Musamali regrets that currently, authorities “investigate crimes against the child as if it is the child who was the problem.”
But children are not with their parents 24 hours a day.
This is however not an excuse, he says, adding that parents should ensure that security measures are put in place in all the jurisdictions their children will be.
Whether at home, school, inside a religious institution like a church or a mosque and so on.
“We must have different measures to ensure that the child is secure in all the environments,” he asserts.
“Very few parents in Kenya are conscious about the security of their children.”
Many parents, he contends, hand over their children to schools and other places without confirming the security measures in place.
Of the many measures one can adopt, the Nairobi-based security expert says, one may go the tech way.
“We have biometric systems for monitoring the child wherever he or she is. But it also depends with the security risks facing the child,” he says.
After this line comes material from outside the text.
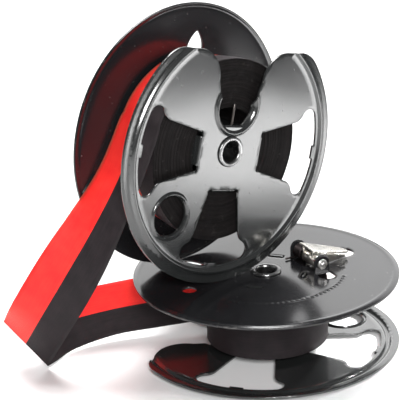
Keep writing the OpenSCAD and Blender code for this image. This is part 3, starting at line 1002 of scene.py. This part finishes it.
def smooth(way, before, after, steps=22):
    """Stations along a Catmull-Rom curve through way."""
    way = [before] + way + [after]
    out = []
    for i in range(1, len(way) - 2):
        a, b, c, d = way[i - 1:i + 3]
        bend, twist = 2 * a - 5 * b + 4 * c - d, 3 * b - a - 3 * c + d
        for s in range(steps):
            t = s / steps
            out.append(0.5 * (2 * b + (c - a) * t + bend * t * t + twist * t ** 3))
    return out


def ribbon_way():
    """The ribbon's middle and across, from its lap on the upper winding, by the fold, to the lower one."""
    yaw = math.radians(UPPER_YAW)
    axis = np.array([-math.sin(yaw), math.cos(yaw), 0])
    side = np.array([math.cos(yaw), math.sin(yaw), 0])
    up = np.array([0, 0, 1.0])
    hub = np.array(UPPER_AT) + RIBBON_Z * axis
    sunk = 0.5 * PACK_TAPER["upper"]
    tilt = PACK_TAPER["upper"] / RIBBON_W

    def outward(degrees):
        a = math.radians(degrees)
        return math.cos(a) * side + math.sin(a) * up

    wrap = []
    skim = 0.06
    for degrees in np.arange(WRAP_FROM, LEAVE_DIR, 4):
        lift = skim + (SPAN_CLEAR - skim) * smoothstep((degrees - WRAP_FROM) / (LEAVE_DIR - WRAP_FROM))
        out = outward(degrees)
        wrap.append(pair(hub + (PACK_R["upper"] + lift - sunk) * out, axis - tilt * out))

    out = outward(LEAVE_DIR)
    leave = hub + (PACK_R["upper"] + SPAN_CLEAR) * out
    leave_t = outward(LEAVE_DIR + 90)
    reach = np.array([*polar(PACK_R["lower"] + SPAN_CLEAR, REACH_DIR), RIBBON_Z])
    reach_t = np.array([*polar(1, REACH_DIR - 90), 0])
    way_in = [pair(leave - sunk * out, axis - tilt * out)] + [pair(*s) for s in INCOMING]
    way_out = [pair(*INCOMING[-1])] + [pair(*s) for s in OUTGOING] + [pair(reach, up)]
    first = smooth(way_in, pair(leave - 10 * leave_t, axis), past(way_in[-1], way_in[-2]))
    second = smooth(way_out, past(way_out[0], way_out[1]), pair(reach + 10 * reach_t, up))
    return np.array(wrap + first + second + [way_out[-1]])


RIBBON_T = 0.1


def free_ribbon():
    """The strip and its length in metres. Its black half comes first across, then its red half."""
    way = ribbon_way()
    mid = way[:, 0]
    across = way[:, 1] / np.linalg.norm(way[:, 1], axis=1, keepdims=True)
    run = np.concatenate([[0], np.cumsum(np.linalg.norm(np.diff(mid, axis=0), axis=1))])
    step = np.gradient(mid, axis=0)
    normal = np.cross(step, across)
    normal /= np.linalg.norm(normal, axis=1, keepdims=True)
    columns = np.concatenate([np.linspace(-1, -0.04, 8), [0.0], np.linspace(0.04, 1, 8)])
    verts, faces, at, mats = [], [], [], []
    for i in range(len(way)):
        for c in columns:
            verts.append(mid[i] + across[i] * c * RIBBON_W / 2)
            at.append([run[i], c * RIBBON_W / 2, 0])
    n = len(columns)
    for i in range(len(way) - 1):
        for k in range(n - 1):
            faces.append([i * n + k, i * n + k + 1, (i + 1) * n + k + 1, (i + 1) * n + k])
            mats.append(0 if columns[k + 1] <= 0 else 1)
    obj = add_piece("free_ribbon", verts, faces, Matrix.Identity(4), [BLACK, RED], 80, {"ribbon_mm": at})
    obj.data.polygons.foreach_set("material_index", mats)
    thick = obj.modifiers.new("thickness", "SOLIDIFY")
    thick.thickness = RIBBON_T * MM
    thick.offset = 0
    thick.use_rim = True
    apply_modifiers(obj)
    return obj, run[-1] * MM


def apply_modifiers(obj):
    graph = bpy.context.evaluated_depsgraph_get()
    mesh = bpy.data.meshes.new_from_object(obj.evaluated_get(graph))
    obj.modifiers.clear()
    obj.data = mesh


# ---- Putting the pieces on their bodies ----

for spool in ("lower", "upper"):
    made = {
        "open_flange": open_flange(spool), "solid_flange": solid_flange(spool),
        "eyelet": eyelet(spool), "ribbon_hook": hook(spool),
        "trip_lever": lever(spool), "lever_pin": pin(spool),
        "lever_spring": spring(spool), "ribbon_pack": wound(spool)}
    for node, obj in made.items():
        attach(obj, f"{spool}_lever" if node == "trip_lever" else f"{spool}_spool")
        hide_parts(f"{spool}_{node}")
strip, strip_length = free_ribbon()
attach(strip, "lower_spool")
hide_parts("ribbon_span")


# ---- Floor, light and camera ----

# From here on in metres. The floor is white near the spools and painted grey further out, as painted shade
# where the light falls off; the change fades over this stretch of x.
FALLOFF_EDGE = (0.158, 0.170)
FLOOR_BASE_WHITE = (0.86, 0.86, 0.86)
PAINTED_SHADE_GREY = (0.16, 0.16, 0.165)


def floor():
    """The ground plane, which the front flange mirrors: white near the spools and painted grey further out,
    as painted shade where the light falls off.
    """
    mesh = bpy.data.meshes.new("floor")
    reach = 2.0
    corners = [(-reach, -reach, 0), (reach, -reach, 0), (reach, reach, 0), (-reach, reach, 0)]
    mesh.from_pydata(corners, [], [(0, 1, 2, 3)])
    mat, tree, shader = new_material("floor_painted_falloff")
    at = add(tree, "ShaderNodeSeparateXYZ")
    tree.links.new(object_coords(tree), at.inputs[0])
    # Painted shade: the floor's colour fades to grey over this stretch of x, standing in for the light
    # falling off.
    painted_falloff = ramp(tree, at.outputs["X"], *FALLOFF_EDGE)
    tree.links.new(mix_color(tree, painted_falloff, FLOOR_BASE_WHITE, PAINTED_SHADE_GREY), shader.inputs["Base Color"])
    shader.inputs["Roughness"].default_value = 0.32
    mesh.materials.append(mat)
    obj = bpy.data.objects.new("floor", mesh)
    bpy.context.scene.collection.objects.link(obj)


def put_light(data, at, aim):
    obj = bpy.data.objects.new(data.name, data)
    obj.location = at
    obj.rotation_euler = (Vector(aim) - Vector(at)).to_track_quat("-Z", "Y").to_euler()
    bpy.context.scene.collection.objects.link(obj)


def area_light(name, at, aim, size, power):
    data = bpy.data.lights.new(name, "AREA")
    data.shape = "RECTANGLE"
    data.size, data.size_y = size
    data.energy = power
    put_light(data, at, aim)


def spot_light(name, at, aim, cone, power, radius):
    data = bpy.data.lights.new(name, "SPOT")
    data.energy = power
    data.spot_size = math.radians(cone)
    data.spot_blend = 0.45
    data.shadow_soft_size = radius
    put_light(data, at, aim)


def world(strength):
    made = bpy.data.worlds.new("studio")
    made.use_nodes = True
    made.node_tree.nodes["Background"].inputs["Color"].default_value = (1, 1, 1, 1)
    made.node_tree.nodes["Background"].inputs["Strength"].default_value = strength
    bpy.context.scene.world = made


def camera():
    """In front of the spools and above them, with a slight roll, as in the photo."""
    target = Vector((-0.01285, 0, 0.0320))
    elevation, distance, roll = math.radians(21.3), 0.400, math.radians(-2.1)
    back = Vector((0, -math.cos(elevation), math.sin(elevation)))
    right, up = Vector((1, 0, 0)), Vector((0, math.sin(elevation), math.cos(elevation)))
    x = right * math.cos(roll) + up * math.sin(roll)
    y = -right * math.sin(roll) + up * math.cos(roll)
    data = bpy.data.cameras.new("camera")
    data.lens, data.sensor_width = 180, 36
    data.clip_start, data.clip_end = 0.01, 20
    obj = bpy.data.objects.new("camera", data)
    facing = Matrix((x, y, back)).transposed().to_4x4()
    obj.matrix_world = Matrix.Translation(target + back * distance) @ facing
    bpy.context.scene.collection.objects.link(obj)
    bpy.context.scene.camera = obj


floor()
world(0.12)
area_light("back_softbox", (0.05, 0.80, 0.36), aim=(0, 0, 0.03), size=(0.9, 0.5), power=2.7)
area_light("top_softbox", (-0.08, 0.14, 0.50), aim=(-0.08, 0.14, 0), size=(0.26, 0.26), power=4.2)
area_light("key_softbox", (0.06, -0.55, 0.32), aim=(-0.05, 0, 0.02), size=(0.22, 0.22), power=4.4)
# One spot lights the floor under the lower spool; the other makes the bright patch in the front flange.
spot_light("right_spot", (0.38, 0.10, 0.33), aim=(0.016, 0, 0), cone=5, power=26, radius=0.012)
spot_light("floor_pool", (0.119, -0.022, 0.5), aim=(0.119, -0.022, 0), cone=9.6, power=64, radius=0.01)
bpy.context.scene.view_settings.view_transform = "Standard"
camera()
One school uses this to monitor whether students attended school or not.
– Sensitize your children about their safety –
His advice to parents is to sensitise children about their safety.
A child, he insists must be educated on what to do in case he or she finds themselves in a hostile situation.
“It is very easy; tell them who to trust and who not to trust. Put boundaries of who interacts with your child at what time and at what point,” he says.
Indicators of abuse, he says are always there.
“When we bring people in our families, for example, we must be very careful. You are a single parent, be very careful. You must observe their actives all the time. You will see changes in your spouse or child behaviour.”
Any security measure adopted must involve the child.
– The 3 D principle in securing your child –
While the dangers of insecurity cannot be fully eliminated, they can be reduced.
One is through denying culprits the opportunity to stage their evil schemes.
If it is not possible, detection should be immediate.
“Immediately a child is missing, the parents, school and authorities should be able to know and even the community. That is detection,” he points out.
The third element of physical security is deterrence.
“Let us put measures that will deter people from even thinking that they can commit a crime against the child,” he says.
Deterrence measures can be through enforcement of legal measures, technology and so on.
– Child desk in the police station –
There are children help desks in all police stations in the country, but the safety of a child can only be guaranteed through a multi-sectoral approach.
It is the case, at least in writing, but not a reality on the ground.
“Are these children help desks properly resourced?” Musamali, rhetorically asked.
“Because what we see is a policewoman, who has only been trained on general duties and if she has received any training of child support, it is something we can say is not good enough.”
But in this case, it is a mitigating measure since already a crime has been committed against a child.
“Police are only there to offer support but we are not using them as a preventive measure is a crime against the child,” he noted.
To reverse the trend, you have been advised to act, and do it swiftly.